Source excerpt =
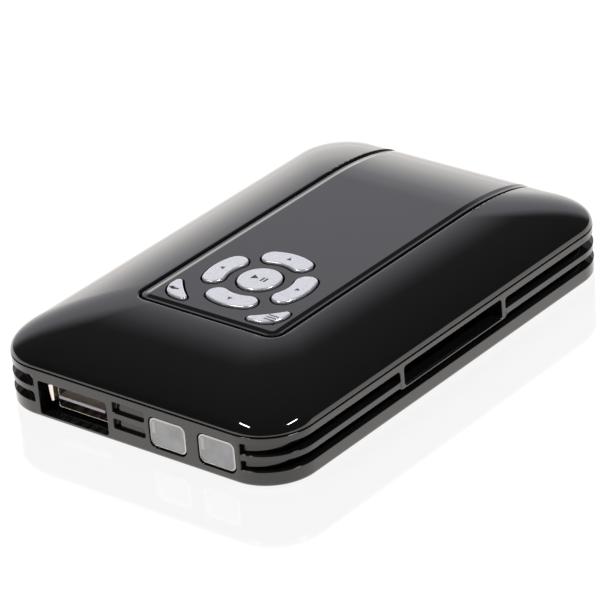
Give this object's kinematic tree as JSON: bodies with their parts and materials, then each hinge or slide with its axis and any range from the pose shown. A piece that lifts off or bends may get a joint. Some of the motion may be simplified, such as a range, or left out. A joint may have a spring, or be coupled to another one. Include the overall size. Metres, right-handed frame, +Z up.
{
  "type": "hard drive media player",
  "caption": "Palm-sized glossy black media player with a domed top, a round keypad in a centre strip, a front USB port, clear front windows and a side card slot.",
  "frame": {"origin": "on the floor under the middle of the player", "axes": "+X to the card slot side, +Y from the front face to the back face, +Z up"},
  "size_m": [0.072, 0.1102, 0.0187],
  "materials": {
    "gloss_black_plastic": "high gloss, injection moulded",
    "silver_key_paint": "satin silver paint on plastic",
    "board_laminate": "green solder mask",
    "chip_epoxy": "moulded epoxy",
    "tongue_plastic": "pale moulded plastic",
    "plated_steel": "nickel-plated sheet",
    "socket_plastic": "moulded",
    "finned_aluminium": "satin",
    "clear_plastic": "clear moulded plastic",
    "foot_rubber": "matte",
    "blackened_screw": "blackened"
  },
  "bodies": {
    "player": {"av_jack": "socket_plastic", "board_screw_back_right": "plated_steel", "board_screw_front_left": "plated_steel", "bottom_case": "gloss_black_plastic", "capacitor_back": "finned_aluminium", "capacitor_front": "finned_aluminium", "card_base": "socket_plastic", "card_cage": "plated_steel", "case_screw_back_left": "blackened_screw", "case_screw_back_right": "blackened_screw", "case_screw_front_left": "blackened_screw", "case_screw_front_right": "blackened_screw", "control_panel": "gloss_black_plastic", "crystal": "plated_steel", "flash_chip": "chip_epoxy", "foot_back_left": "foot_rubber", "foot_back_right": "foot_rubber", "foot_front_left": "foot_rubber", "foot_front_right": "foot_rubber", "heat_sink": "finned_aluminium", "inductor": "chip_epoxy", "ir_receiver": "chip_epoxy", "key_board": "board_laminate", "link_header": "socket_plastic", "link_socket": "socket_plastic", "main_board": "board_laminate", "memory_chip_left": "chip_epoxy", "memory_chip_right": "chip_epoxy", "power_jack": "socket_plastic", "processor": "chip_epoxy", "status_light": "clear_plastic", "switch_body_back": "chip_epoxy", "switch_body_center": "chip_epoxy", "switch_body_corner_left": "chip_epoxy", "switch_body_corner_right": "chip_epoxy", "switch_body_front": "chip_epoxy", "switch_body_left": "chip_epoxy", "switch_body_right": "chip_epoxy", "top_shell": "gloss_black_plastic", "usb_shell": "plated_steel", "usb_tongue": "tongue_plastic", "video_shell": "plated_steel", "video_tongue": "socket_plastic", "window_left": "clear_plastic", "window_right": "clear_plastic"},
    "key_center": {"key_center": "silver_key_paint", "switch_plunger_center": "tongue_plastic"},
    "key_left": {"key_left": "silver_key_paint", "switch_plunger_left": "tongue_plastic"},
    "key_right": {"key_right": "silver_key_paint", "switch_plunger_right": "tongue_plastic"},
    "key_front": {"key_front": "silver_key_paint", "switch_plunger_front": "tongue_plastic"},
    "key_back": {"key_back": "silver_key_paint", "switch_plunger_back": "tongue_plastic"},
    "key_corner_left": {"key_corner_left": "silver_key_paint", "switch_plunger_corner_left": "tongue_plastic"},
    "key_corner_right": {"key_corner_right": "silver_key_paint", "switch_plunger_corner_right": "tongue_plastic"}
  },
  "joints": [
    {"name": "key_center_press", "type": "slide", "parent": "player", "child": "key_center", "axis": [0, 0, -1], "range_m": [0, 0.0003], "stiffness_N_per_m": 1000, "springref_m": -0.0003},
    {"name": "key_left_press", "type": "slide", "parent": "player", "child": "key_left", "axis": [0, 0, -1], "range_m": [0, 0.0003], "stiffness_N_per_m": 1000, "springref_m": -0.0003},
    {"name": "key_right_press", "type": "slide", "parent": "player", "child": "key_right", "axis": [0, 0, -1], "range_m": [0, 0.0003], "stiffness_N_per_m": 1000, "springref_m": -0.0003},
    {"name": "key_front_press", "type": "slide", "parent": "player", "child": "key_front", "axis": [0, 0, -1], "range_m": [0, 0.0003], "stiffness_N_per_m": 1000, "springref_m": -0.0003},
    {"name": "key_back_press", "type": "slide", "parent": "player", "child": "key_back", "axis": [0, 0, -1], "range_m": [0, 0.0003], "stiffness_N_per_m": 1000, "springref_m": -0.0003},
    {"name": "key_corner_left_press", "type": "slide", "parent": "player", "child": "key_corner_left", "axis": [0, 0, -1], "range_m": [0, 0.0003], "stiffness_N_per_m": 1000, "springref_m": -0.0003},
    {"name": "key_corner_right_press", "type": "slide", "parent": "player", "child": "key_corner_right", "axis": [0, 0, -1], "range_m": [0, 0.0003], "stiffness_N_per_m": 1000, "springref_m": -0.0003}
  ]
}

Task brief = Every line of the material must be returned exactly as it appears.

Worked solution =
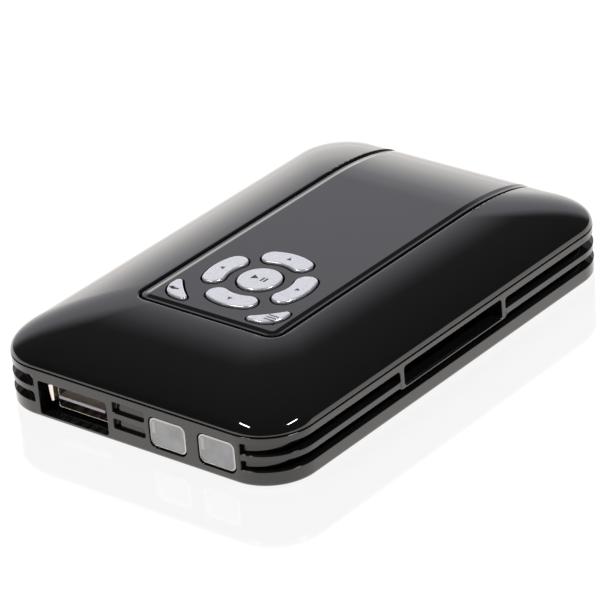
Give this object's kinematic tree as JSON: bodies with their parts and materials, then each hinge or slide with its axis and any range from the pose shown. A piece that lifts off or bends may get a joint. Some of the motion may be simplified, such as a range, or left out. A joint may have a spring, or be coupled to another one. Include the overall size. Metres, right-handed frame, +Z up.
{
  "type": "hard drive media player",
  "caption": "Palm-sized glossy black media player with a domed top, a round keypad in a centre strip, a front USB port, clear front windows and a side card slot.",
  "frame": {"origin": "on the floor under the middle of the player", "axes": "+X to the card slot side, +Y from the front face to the back face, +Z up"},
  "size_m": [0.072, 0.1102, 0.0187],
  "materials": {
    "gloss_black_plastic": "high gloss, injection moulded",
    "silver_key_paint": "satin silver paint on plastic",
    "board_laminate": "green solder mask",
    "chip_epoxy": "moulded epoxy",
    "tongue_plastic": "pale moulded plastic",
    "plated_steel": "nickel-plated sheet",
    "socket_plastic": "moulded",
    "finned_aluminium": "satin",
    "clear_plastic": "clear moulded plastic",
    "foot_rubber": "matte",
    "blackened_screw": "blackened"
  },
  "bodies": {
    "player": {"av_jack": "socket_plastic", "board_screw_back_right": "plated_steel", "board_screw_front_left": "plated_steel", "bottom_case": "gloss_black_plastic", "capacitor_back": "finned_aluminium", "capacitor_front": "finned_aluminium", "card_base": "socket_plastic", "card_cage": "plated_steel", "case_screw_back_left": "blackened_screw", "case_screw_back_right": "blackened_screw", "case_screw_front_left": "blackened_screw", "case_screw_front_right": "blackened_screw", "control_panel": "gloss_black_plastic", "crystal": "plated_steel", "flash_chip": "chip_epoxy", "foot_back_left": "foot_rubber", "foot_back_right": "foot_rubber", "foot_front_left": "foot_rubber", "foot_front_right": "foot_rubber", "heat_sink": "finned_aluminium", "inductor": "chip_epoxy", "ir_receiver": "chip_epoxy", "key_board": "board_laminate", "link_header": "socket_plastic", "link_socket": "socket_plastic", "main_board": "board_laminate", "memory_chip_left": "chip_epoxy", "memory_chip_right": "chip_epoxy", "power_jack": "socket_plastic", "processor": "chip_epoxy", "status_light": "clear_plastic", "switch_body_back": "chip_epoxy", "switch_body_center": "chip_epoxy", "switch_body_corner_left": "chip_epoxy", "switch_body_corner_right": "chip_epoxy", "switch_body_front": "chip_epoxy", "switch_body_left": "chip_epoxy", "switch_body_right": "chip_epoxy", "top_shell": "gloss_black_plastic", "usb_shell": "plated_steel", "usb_tongue": "tongue_plastic", "video_shell": "plated_steel", "video_tongue": "socket_plastic", "window_left": "clear_plastic", "window_right": "clear_plastic"},
    "key_center": {"key_center": "silver_key_paint", "switch_plunger_center": "tongue_plastic"},
    "key_left": {"key_left": "silver_key_paint", "switch_plunger_left": "tongue_plastic"},
    "key_right": {"key_right": "silver_key_paint", "switch_plunger_right": "tongue_plastic"},
    "key_front": {"key_front": "silver_key_paint", "switch_plunger_front": "tongue_plastic"},
    "key_back": {"key_back": "silver_key_paint", "switch_plunger_back": "tongue_plastic"},
    "key_corner_left": {"key_corner_left": "silver_key_paint", "switch_plunger_corner_left": "tongue_plastic"},
    "key_corner_right": {"key_corner_right": "silver_key_paint", "switch_plunger_corner_right": "tongue_plastic"}
  },
  "joints": [
    {"name": "key_center_press", "type": "slide", "parent": "player", "child": "key_center", "axis": [0, 0, -1], "range_m": [0, 0.0003], "stiffness_N_per_m": 1000, "springref_m": -0.0003},
    {"name": "key_left_press", "type": "slide", "parent": "player", "child": "key_left", "axis": [0, 0, -1], "range_m": [0, 0.0003], "stiffness_N_per_m": 1000, "springref_m": -0.0003},
    {"name": "key_right_press", "type": "slide", "parent": "player", "child": "key_right", "axis": [0, 0, -1], "range_m": [0, 0.0003], "stiffness_N_per_m": 1000, "springref_m": -0.0003},
    {"name": "key_front_press", "type": "slide", "parent": "player", "child": "key_front", "axis": [0, 0, -1], "range_m": [0, 0.0003], "stiffness_N_per_m": 1000, "springref_m": -0.0003},
    {"name": "key_back_press", "type": "slide", "parent": "player", "child": "key_back", "axis": [0, 0, -1], "range_m": [0, 0.0003], "stiffness_N_per_m": 1000, "springref_m": -0.0003},
    {"name": "key_corner_left_press", "type": "slide", "parent": "player", "child": "key_corner_left", "axis": [0, 0, -1], "range_m": [0, 0.0003], "stiffness_N_per_m": 1000, "springref_m": -0.0003},
    {"name": "key_corner_right_press", "type": "slide", "parent": "player", "child": "key_corner_right", "axis": [0, 0, -1], "range_m": [0, 0.0003], "stiffness_N_per_m": 1000, "springref_m": -0.0003}
  ]
}